Exercise - From the records below, copy every line that contains the word "their".

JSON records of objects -
★ ★ ★ ★

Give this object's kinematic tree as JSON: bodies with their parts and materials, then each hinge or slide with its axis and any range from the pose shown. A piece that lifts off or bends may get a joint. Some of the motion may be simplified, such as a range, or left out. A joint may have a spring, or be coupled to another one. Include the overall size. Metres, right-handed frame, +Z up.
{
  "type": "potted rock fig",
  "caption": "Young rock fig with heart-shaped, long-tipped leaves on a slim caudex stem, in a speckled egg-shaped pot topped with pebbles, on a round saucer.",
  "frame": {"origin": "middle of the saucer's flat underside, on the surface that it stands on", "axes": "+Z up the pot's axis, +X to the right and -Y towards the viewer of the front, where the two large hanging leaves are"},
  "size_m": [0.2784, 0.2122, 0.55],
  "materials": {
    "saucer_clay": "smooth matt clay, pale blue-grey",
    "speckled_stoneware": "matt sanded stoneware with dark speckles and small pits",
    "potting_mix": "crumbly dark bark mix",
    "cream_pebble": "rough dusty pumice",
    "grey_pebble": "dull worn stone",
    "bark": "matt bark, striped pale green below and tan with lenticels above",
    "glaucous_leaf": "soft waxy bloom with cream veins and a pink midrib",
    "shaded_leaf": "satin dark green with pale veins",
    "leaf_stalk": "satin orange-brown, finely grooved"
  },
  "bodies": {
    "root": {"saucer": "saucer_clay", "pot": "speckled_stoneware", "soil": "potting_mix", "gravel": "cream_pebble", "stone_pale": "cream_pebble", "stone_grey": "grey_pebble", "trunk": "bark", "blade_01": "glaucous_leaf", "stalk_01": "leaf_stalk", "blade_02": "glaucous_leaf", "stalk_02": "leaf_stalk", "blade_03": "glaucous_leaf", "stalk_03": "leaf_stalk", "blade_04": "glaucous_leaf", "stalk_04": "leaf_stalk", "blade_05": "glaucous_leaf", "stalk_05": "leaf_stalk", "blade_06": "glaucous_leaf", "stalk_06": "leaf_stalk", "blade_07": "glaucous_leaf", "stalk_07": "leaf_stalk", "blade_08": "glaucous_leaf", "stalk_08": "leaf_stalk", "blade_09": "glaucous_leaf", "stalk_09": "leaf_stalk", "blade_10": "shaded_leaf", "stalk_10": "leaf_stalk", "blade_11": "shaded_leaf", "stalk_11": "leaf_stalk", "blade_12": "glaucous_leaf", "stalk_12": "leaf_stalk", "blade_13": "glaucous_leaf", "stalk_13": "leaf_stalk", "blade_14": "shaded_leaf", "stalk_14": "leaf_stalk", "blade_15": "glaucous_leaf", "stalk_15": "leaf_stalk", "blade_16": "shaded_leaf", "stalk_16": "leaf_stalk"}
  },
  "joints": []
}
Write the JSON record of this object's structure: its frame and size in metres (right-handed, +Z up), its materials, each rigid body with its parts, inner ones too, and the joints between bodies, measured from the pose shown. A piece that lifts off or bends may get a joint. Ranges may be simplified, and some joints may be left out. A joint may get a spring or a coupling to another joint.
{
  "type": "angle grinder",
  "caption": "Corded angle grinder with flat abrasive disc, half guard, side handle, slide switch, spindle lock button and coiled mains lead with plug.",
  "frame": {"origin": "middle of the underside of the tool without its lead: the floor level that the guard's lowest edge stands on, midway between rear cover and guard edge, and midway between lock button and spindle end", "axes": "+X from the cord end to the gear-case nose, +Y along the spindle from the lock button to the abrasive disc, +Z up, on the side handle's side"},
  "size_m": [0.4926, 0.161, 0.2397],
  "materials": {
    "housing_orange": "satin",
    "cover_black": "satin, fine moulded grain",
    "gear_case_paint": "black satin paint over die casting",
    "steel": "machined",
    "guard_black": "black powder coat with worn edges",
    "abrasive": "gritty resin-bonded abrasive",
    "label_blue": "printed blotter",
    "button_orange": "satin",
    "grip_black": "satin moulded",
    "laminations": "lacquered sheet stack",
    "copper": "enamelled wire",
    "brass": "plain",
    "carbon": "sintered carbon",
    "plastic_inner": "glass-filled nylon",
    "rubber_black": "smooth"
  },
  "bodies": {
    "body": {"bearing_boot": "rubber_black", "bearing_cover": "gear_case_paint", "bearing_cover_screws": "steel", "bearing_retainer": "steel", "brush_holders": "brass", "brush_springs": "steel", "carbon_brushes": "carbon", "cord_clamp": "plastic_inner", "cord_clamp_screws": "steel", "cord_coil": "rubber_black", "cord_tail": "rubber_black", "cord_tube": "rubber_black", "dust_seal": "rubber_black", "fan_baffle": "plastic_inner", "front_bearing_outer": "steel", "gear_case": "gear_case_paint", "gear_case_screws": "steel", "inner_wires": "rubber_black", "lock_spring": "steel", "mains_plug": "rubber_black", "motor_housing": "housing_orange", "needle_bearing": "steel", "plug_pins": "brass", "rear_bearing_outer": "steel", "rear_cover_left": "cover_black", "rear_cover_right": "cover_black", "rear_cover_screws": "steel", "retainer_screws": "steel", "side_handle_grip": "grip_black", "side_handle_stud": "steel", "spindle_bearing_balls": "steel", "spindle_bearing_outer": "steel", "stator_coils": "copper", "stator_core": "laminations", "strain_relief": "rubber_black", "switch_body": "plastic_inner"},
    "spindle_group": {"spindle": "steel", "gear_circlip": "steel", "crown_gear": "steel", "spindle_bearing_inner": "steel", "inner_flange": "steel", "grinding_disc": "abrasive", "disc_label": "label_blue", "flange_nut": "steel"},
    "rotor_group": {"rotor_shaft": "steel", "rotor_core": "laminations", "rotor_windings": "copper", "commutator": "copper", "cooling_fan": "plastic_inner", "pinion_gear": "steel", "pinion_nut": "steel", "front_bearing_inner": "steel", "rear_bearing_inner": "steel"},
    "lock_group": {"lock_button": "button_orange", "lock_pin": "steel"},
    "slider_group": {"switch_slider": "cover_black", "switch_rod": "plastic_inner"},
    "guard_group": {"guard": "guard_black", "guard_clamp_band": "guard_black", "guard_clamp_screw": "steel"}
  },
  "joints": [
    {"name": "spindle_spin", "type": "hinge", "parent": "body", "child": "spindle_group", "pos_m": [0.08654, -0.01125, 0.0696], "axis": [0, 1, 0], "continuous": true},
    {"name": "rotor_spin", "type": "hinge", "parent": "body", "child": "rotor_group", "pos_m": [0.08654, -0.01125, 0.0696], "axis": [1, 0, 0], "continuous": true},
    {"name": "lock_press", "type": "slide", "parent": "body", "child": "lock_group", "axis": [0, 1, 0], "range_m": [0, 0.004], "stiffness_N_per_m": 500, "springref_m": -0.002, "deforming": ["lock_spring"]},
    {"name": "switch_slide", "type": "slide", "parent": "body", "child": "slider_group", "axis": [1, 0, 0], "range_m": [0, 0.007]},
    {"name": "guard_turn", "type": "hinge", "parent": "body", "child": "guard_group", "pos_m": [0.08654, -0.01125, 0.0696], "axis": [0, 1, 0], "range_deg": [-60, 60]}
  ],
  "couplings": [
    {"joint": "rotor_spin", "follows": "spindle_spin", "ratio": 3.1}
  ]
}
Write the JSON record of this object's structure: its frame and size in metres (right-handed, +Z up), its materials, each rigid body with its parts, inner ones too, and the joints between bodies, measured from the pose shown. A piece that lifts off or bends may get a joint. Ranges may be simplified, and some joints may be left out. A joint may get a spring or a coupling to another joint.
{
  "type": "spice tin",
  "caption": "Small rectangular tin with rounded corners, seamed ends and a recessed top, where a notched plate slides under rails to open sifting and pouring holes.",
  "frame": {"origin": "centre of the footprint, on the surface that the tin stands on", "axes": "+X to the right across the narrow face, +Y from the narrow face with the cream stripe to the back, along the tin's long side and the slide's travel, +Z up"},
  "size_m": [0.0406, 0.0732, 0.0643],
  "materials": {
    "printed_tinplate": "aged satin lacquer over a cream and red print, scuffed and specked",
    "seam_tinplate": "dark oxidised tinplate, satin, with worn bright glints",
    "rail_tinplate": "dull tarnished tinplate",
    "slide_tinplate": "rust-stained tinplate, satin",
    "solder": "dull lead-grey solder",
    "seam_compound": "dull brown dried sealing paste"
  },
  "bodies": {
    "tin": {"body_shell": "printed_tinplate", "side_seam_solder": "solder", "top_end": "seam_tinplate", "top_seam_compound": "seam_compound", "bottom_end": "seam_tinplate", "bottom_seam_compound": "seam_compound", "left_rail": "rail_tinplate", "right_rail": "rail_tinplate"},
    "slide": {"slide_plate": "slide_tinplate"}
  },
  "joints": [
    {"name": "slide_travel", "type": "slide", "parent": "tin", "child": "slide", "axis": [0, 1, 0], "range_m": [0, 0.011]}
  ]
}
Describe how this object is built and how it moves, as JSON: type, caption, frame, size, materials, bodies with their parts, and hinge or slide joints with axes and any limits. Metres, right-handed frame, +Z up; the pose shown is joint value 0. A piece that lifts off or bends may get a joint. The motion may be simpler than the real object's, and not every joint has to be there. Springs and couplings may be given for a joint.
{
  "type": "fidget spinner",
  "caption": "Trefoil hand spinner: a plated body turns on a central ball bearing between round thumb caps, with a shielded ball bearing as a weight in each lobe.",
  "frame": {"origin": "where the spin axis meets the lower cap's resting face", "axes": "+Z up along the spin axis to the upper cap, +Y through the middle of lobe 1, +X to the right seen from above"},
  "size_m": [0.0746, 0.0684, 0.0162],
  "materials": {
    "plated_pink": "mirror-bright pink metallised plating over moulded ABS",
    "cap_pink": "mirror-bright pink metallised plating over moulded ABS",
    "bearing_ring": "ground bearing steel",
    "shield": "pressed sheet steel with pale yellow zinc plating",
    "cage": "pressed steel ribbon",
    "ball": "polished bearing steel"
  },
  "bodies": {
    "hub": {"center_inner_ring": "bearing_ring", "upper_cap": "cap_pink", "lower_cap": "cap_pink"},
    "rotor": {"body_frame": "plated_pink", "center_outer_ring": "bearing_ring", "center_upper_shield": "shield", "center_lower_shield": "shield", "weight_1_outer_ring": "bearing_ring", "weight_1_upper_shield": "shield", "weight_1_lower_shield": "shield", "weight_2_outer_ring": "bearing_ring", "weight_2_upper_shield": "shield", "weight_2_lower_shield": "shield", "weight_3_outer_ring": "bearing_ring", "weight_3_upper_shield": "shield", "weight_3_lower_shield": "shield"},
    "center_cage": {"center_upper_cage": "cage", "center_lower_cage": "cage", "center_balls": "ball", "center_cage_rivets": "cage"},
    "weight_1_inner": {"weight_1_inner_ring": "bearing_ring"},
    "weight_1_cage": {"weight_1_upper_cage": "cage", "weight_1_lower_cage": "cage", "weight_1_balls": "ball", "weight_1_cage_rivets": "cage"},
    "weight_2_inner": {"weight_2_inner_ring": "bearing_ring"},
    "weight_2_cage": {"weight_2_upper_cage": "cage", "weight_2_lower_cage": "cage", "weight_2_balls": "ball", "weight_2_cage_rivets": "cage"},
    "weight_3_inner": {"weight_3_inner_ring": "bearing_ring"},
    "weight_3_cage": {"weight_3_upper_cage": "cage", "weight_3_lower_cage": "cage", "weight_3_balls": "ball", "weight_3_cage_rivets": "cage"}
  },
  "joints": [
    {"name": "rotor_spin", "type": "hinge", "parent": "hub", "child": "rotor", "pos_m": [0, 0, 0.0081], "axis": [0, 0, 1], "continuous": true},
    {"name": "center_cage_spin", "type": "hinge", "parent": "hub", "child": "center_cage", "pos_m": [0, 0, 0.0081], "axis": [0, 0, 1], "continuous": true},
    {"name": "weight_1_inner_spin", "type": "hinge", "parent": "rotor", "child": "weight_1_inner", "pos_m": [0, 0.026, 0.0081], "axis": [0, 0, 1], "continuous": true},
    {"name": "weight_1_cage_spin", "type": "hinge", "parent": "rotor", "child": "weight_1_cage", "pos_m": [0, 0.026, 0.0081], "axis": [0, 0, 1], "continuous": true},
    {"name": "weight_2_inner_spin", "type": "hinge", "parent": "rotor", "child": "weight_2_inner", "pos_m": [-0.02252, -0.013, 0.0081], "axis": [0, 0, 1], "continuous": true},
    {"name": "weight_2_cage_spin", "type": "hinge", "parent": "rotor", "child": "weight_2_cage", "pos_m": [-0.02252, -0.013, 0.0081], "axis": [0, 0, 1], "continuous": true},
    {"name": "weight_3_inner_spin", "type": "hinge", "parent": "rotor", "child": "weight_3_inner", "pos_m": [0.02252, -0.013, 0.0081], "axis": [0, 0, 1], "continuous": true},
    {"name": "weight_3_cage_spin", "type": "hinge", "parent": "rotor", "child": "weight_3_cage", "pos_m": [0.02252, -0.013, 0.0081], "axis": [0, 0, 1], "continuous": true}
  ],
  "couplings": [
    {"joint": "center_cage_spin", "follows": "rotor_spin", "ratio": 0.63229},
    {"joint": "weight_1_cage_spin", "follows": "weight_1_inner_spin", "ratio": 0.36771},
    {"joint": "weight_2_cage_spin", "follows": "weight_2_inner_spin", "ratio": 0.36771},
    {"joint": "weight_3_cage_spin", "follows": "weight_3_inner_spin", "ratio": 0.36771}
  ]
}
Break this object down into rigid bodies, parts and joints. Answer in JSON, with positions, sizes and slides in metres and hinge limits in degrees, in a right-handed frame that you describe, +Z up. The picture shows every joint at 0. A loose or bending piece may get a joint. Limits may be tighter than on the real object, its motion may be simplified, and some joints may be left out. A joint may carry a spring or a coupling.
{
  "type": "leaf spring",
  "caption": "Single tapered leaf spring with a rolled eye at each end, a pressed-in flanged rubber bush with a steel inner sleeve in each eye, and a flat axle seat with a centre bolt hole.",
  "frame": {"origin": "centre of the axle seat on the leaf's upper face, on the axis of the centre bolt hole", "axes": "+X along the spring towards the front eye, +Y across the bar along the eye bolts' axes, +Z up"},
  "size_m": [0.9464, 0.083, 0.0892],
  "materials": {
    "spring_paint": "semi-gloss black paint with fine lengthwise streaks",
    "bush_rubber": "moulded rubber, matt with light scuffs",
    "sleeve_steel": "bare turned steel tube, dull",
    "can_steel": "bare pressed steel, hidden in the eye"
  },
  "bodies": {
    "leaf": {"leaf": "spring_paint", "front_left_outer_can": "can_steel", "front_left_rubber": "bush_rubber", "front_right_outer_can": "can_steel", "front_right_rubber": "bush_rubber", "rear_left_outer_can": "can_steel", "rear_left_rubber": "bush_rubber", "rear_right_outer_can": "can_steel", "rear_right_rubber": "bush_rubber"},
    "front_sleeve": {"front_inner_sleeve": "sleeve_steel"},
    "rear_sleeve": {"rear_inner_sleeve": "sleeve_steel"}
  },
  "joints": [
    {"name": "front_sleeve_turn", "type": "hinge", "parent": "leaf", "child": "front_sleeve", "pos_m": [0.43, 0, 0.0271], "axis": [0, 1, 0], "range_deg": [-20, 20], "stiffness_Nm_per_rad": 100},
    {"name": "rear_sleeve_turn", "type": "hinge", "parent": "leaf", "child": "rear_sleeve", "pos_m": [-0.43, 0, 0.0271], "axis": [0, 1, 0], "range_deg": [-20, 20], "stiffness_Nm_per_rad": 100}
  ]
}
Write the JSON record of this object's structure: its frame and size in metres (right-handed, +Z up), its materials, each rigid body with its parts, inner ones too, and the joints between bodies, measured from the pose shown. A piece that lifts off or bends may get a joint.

★ ★ ★ ★

Response below -
Give this object's kinematic tree as JSON: bodies with their parts and materials, then each hinge or slide with its axis and any range from the pose shown. A piece that lifts off or bends may get a joint. Some of the motion may be simplified, such as a range, or left out. A joint may have a spring, or be coupled to another one. Include the overall size. Metres, right-handed frame, +Z up.
Describe how this object is built and how it moves, as JSON: type, caption, frame, size, materials, bodies with their parts, and hinge or slide joints with axes and any limits. Metres, right-handed frame, +Z up; the pose shown is joint value 0. A piece that lifts off or bends may get a joint. The motion may be simpler than the real object's, and not every joint has to be there. Springs and couplings may be given for a joint.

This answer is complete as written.